The coworker who created the script runs Windows. When I informed him that he'd gotten a BOM into the shell script, he checked his IDE settings (JetBrains Rider) and his encoding default was set to UTF-8 without BOM, so neither of us have any clue how that script ended up with a BOM in it. Perhaps he edited the script with a different tool at one point. But it was definitely because the script was created or edited on Windows. (I forgot to mention earlier that you'll only ever run into this when you work on projects where devs are using different OSes to check files into Git. Many people will therefore never see this issue).
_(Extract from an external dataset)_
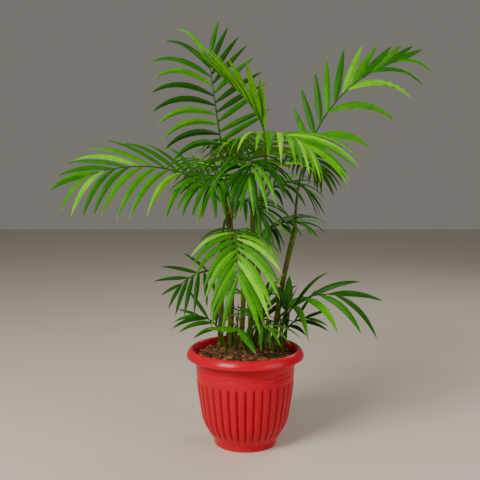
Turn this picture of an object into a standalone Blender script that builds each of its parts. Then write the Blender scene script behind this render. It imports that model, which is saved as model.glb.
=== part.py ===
"""A potted areca palm: a clump of leaning canes, arching feather fronds and a fluted plastic pot.

Units are metres and degrees, +Z is up. The origin is the middle of the pot's flat underside. The side
that shows in the photograph faces -Y. A heading is an angle in the ground plane: 0 is +X and 90 is +Y.
"""

import math
import random
from collections import namedtuple

import bmesh
import bpy
from mathutils import Vector
from mathutils.bvhtree import BVHTree

UP = Vector((0.0, 0.0, 1.0))

# Touching pieces keep this clearance, and corners closer than this are one
GAP = 0.0003
MERGE = 0.000002

# The pot
POT_HEIGHT = 0.240
RIM_RADIUS = 0.150
RIM_DEPTH = 0.022
MOUTH_RADIUS = 0.132
FOOT_RADIUS = 0.0800
FOOT_HEIGHT = 0.014
WALL = 0.0040
FLOOR_THICKNESS = 0.0050
FLUTES = 36
FLUTE_DEPTH = 0.0020
FLUTE_TOP = 0.166
FLUTE_BOTTOM = 0.026

# The bowl of the pot between its foot and its rim: height and outer radius
BOWL = [
    (0.020, 0.0862),
    (0.034, 0.0945),
    (0.052, 0.1045),
    (0.070, 0.1106),
    (0.099, 0.1155),
    (0.130, 0.1205),
    (0.160, 0.1234),
    (0.172, 0.1245),
]

# Heights at which the inside wall follows the bowl
INSIDE_HEIGHTS = (0.099, 0.052, 0.020)

# The potting mix fills the pot to here
SOIL_TOP = 0.222

# Canes: foot on the mix, tip of the axis, sideways bow at mid height, radius at foot and tip
CANES = {
    "cane_left_main": dict(
        foot=(-0.040, 0.066), tip=(-0.041, 0.058, 0.580), bow=(0.004, 0.0), radii=(0.0085, 0.0062),
    ),
    "cane_left_outer": dict(
        foot=(-0.067, 0.060), tip=(-0.066, 0.070, 0.415), bow=(0.003, 0.0), radii=(0.0080, 0.0058),
    ),
    "cane_right": dict(
        foot=(0.074, 0.052), tip=(0.130, 0.040, 0.535), bow=(-0.007, 0.0), radii=(0.0080, 0.0058),
    ),
    "cane_back_left": dict(
        foot=(0.012, 0.092), tip=(0.020, 0.086, 0.600), bow=(0.003, 0.0), radii=(0.0075, 0.0052),
    ),
    "cane_back_right": dict(
        foot=(0.040, 0.082), tip=(0.039, 0.078, 0.612), bow=(-0.004, 0.0), radii=(0.0075, 0.0052),
    ),
    "cane_centre": dict(
        foot=(-0.012, 0.040), tip=(-0.004, 0.046, 0.430), bow=(0.002, 0.0), radii=(0.0075, 0.0054),
    ),
}
CANE_SIDES = 8
CANE_RINGS = 7
FLARE = 0.35
FLARE_HEIGHT = 0.022

# Each side of a frond. count: how many leaflets. leaf: length of the longest. foot, tip, ease: the angle
# to the rib at the frond's foot and tip, and how late it changes. rise: lift over the blade.
# sag: how far they bend down.
Side = namedtuple("Side", "count leaf foot tip ease rise sag")

# Fronds. seat: the cane that carries the stem and the share of its height, or a place on the mix.
# heading, lift: the stem's first direction. bow, ease: how far it arches over, and how late.
# swing: how far the heading turns. stem, blade: lengths. roll: turn of the blade about its rib.
# left, right: the leaflets of each side, seen from the stem with the upper face up.
# broad: width of the leaflets beside the usual. ends: length of the first and last leaflets.
FRONDS = {
    "top_left": dict(
        seat=("cane_left_main", 1.0), heading=140, lift=88, bow=17, ease=0.4, swing=-30,
        stem=0.180, blade=0.266, roll=0, left=Side(10, 0.208, 84, 22, 2.2, 6, 1.1),
        right=Side(10, 0.190, 62, 14, 2.0, 6, 0.2), tone="deep", ends=(0.95, 0.66),
    ),
    "top_bright": dict(
        seat=("cane_back_right", 1.0), heading=-8, lift=84, bow=50, ease=1.15, swing=-230, stem=0.190,
        blade=0.200, roll=0, left=Side(6, 0.180, 8, 14, 1, 20, 0.1), right=Side(5, 0.185, 12, 8, 1, 20, 0.1),
        tone="bright", broad=1.25, ends=(0.8, 0.7),
    ),
    "left": dict(
        seat=("cane_left_main", 0.985), heading=-156, lift=88, bow=108, ease=0.5, swing=-4, stem=0.065,
        blade=0.36, roll=-45, left=Side(11, 0.195, 60, 16, 0.9, 8, 2.0),
        right=Side(11, 0.180, 44, 15, 0.8, 8, 0.6), tone="mid",
    ),
    "right": dict(
        seat=("cane_right", 1.0), heading=40, lift=89, bow=72, ease=1.1, swing=-26, stem=0.220, blade=0.390,
        roll=50, left=Side(11, 0.174, 42, 8, 0.8, 12, 0.1), right=Side(5, 0.205, 58, 9, 0.7, 8, 1.3),
        tone="mid", broad=1.25,
    ),
    "centre_front": dict(
        seat=("cane_left_main", 0.955), heading=-60, lift=88, bow=122, ease=1.05, swing=6,
        stem=0.15, blade=0.300,
        roll=-6, left=Side(12, 0.220, 74, 18, 0.9, 14, 1.1), right=Side(12, 0.200, 70, 14, 0.9, 6, 1.5),
        tone="bright",
    ),
    "front_hanging": dict(
        seat=("cane_left_main", 0.80), heading=-81, lift=57, bow=125, ease=0.67, swing=-9, stem=0.10,
        blade=0.165, roll=0, left=Side(9, 0.170, 64, 26, 0.9, 12, 1.5),
        right=Side(9, 0.165, 66, 26, 0.9, 12, 1.5), tone="bright", broad=1.05, ends=(0.85, 0.85),
    ),
    "low_left": dict(
        seat=("cane_left_outer", 1.0), heading=-140, lift=62, bow=100, ease=0.4, swing=-20,
        stem=0.03, blade=0.10,
        roll=-50, left=Side(6, 0.122, 80, 15, 1, 5, 0.8), right=Side(4, 0.105, 60, 18, 1, 5, 0.3),
        tone="deep",
    ),
    "low_right": dict(
        seat=(0.094, 0.050), heading=-73, lift=88, bow=98, ease=1.2, swing=71, stem=0.07, blade=0.185,
        roll=45, left=Side(4, 0.145, 24, 2, 1, 5, 0.6), right=Side(5, 0.150, 62, 18, 1, 5, 1.6),
        tone="deep",
        ends=(0.7, 1.0),
    ),
    "back": dict(
        seat=("cane_back_left", 0.97), heading=110, lift=86, bow=112, ease=0.9, swing=-20,
        stem=0.11, blade=0.33,
        roll=0, left=Side(11, 0.170, 68, 18, 1, 12, 1.4), right=Side(11, 0.170, 68, 18, 1, 12, 1.4),
        tone="deep",
    ),
    "back_left": dict(
        seat=("cane_left_main", 0.93), heading=112, lift=84, bow=120, ease=0.9, swing=-6,
        stem=0.12, blade=0.31,
        roll=0, left=Side(10, 0.165, 66, 16, 1, 12, 1.1), right=Side(10, 0.165, 66, 16, 1, 12, 1.1),
        tone="mid",
    ),
    "back_right": dict(
        seat=("cane_back_right", 0.96), heading=50, lift=82, bow=122, ease=0.8, swing=12,
        stem=0.12, blade=0.31,
        roll=0, left=Side(11, 0.165, 66, 16, 1, 12, 1.3), right=Side(11, 0.165, 66, 16, 1, 12, 1.5),
        tone="deep",
    ),
    "low_back": dict(
        seat=("cane_centre", 1.0), heading=95, lift=80, bow=135, ease=0.8, swing=5, stem=0.12, blade=0.22,
        roll=0, left=Side(8, 0.145, 66, 14, 1, 12, 1.2), right=Side(8, 0.145, 66, 14, 1, 12, 1.2),
        tone="mid",
    ),
    "centre_right": dict(
        seat=("cane_back_right", 0.93), heading=2, lift=84, bow=145, ease=1.3, swing=4,
        stem=0.050, blade=0.125,
        roll=20, left=Side(6, 0.135, 70, 14, 1, 5, 1.0), right=Side(7, 0.140, 80, 10, 1, 5, 1.5),
        tone="deep",
    ),
    "centre_low": dict(
        seat=("cane_left_outer", 0.96), heading=-84, lift=87, bow=165, ease=2.4, swing=56,
        stem=0.235, blade=0.105,
        roll=12, left=Side(6, 0.135, 52, 10, 1, 5, 1.3), right=Side(6, 0.140, 58, 12, 1, 5, 1.6),
        tone="deep",
    ),
    "centre_left": dict(
        seat=("cane_left_main", 0.90), heading=-118, lift=80, bow=138, ease=2.0, swing=20, stem=0.13,
        blade=0.11, roll=0, left=Side(6, 0.160, 66, 12, 1, 5, 1.7), right=Side(6, 0.160, 66, 12, 1, 5, 1.7),
        tone="mid", broad=1.15,
    ),
    "centre_back": dict(
        seat=("cane_back_left", 1.0), heading=-82, lift=88, bow=140, ease=1.0, swing=-20,
        stem=0.10, blade=0.19,
        roll=0, left=Side(8, 0.170, 70, 14, 1, 0, 2.2), right=Side(8, 0.170, 70, 14, 1, 0, 2.2),
        tone="deep",
    ),
    "centre_dark": dict(
        seat=("cane_centre", 0.96), heading=-20, lift=86, bow=95, ease=1.2, swing=-10,
        stem=0.10, blade=0.13,
        roll=10, left=Side(6, 0.130, 66, 14, 1, 10, 1.0), right=Side(6, 0.135, 70, 14, 1, 10, 1.4),
        tone="deep",
    ),
    "low_left_small": dict(
        seat=(-0.052, 0.040), heading=165, lift=84, bow=75, ease=1.3, swing=30, stem=0.055, blade=0.07,
        roll=-50, left=Side(4, 0.120, 60, 12, 1, 5, 0.7), right=Side(3, 0.110, 55, 14, 1, 5, 0.2),
        tone="deep",
    ),
    "low_right_small": dict(
        seat=(0.098, 0.068), heading=-40, lift=86, bow=85, ease=1.3, swing=30, stem=0.05, blade=0.07,
        roll=40, left=Side(3, 0.110, 55, 12, 1, 5, 0.2), right=Side(3, 0.110, 55, 12, 1, 5, 0.7),
        tone="deep",
    ),
    "low_centre_right": dict(
        seat=(0.050, 0.022), heading=110, lift=87, bow=35, ease=1.3, swing=-30, stem=0.075, blade=0.065,
        roll=0, left=Side(4, 0.120, 60, 10, 1, 5, 0.3), right=Side(4, 0.120, 60, 10, 1, 5, 0.6),
        tone="deep",
        broad=1.3,
    ),
    "low_front": dict(
        seat=(0.020, 0.022), heading=-65, lift=88, bow=112, ease=1.4, swing=10, stem=0.085, blade=0.050,
        roll=0, left=Side(4, 0.105, 62, 16, 1, 5, 1.2), right=Side(4, 0.105, 62, 16, 1, 5, 1.2),
        tone="deep", broad=1.2,
    ),
    "low_middle": dict(
        seat=(0.002, 0.014), heading=-75, lift=88, bow=125, ease=1.6, swing=20, stem=0.115, blade=0.045,
        roll=0, left=Side(2, 0.100, 50, 14, 1, 5, 1.4), right=Side(3, 0.100, 54, 14, 1, 5, 1.4),
        tone="deep",
    ),
    "young_shoot": dict(
        seat=(0.088, 0.018), heading=20, lift=88, bow=20, ease=1.2, swing=-20, stem=0.105, blade=0.030,
        roll=80, left=Side(2, 0.076, 40, 12, 1, 8, 0.4), right=Side(1, 0.074, 40, 16, 1, 8, 0.6),
        tone="deep", broad=2.6, ends=(1.0, 1.0),
    ),
    "front_shoot": dict(
        seat=(-0.026, 0.004), heading=-100, lift=86, bow=150, ease=2.2, swing=30, stem=0.108, blade=0.022,
        roll=0, left=Side(1, 0.090, 14, 14, 1, 5, 0.4), right=Side(1, 0.078, 92, 92, 1, 5, 0.1),
        tone="bright", broad=2.4, ends=(1.0, 1.0),
    ),
}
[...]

Notepad++ (popular with some on Windows) does optional Byte Order Marks on text files (subtitles, bash scripts, anything UTF-8 etc).
Not my editor of choice but some swear by it and are prone to work cross platform across NAS's and SSH terminals with either windows or some *nix as 'primary' work space.
I'm sure other editors have this as an option, the time I ran into BOM issues I traced it back to the use of Notepad++ by a third party.
The article actually mentions this in passing, but POSIX will default to running the file with the system shell if it's not an executable binary. So hashbang scripts can work even if the system doesn't support hashbangs (as long as the script is in shell).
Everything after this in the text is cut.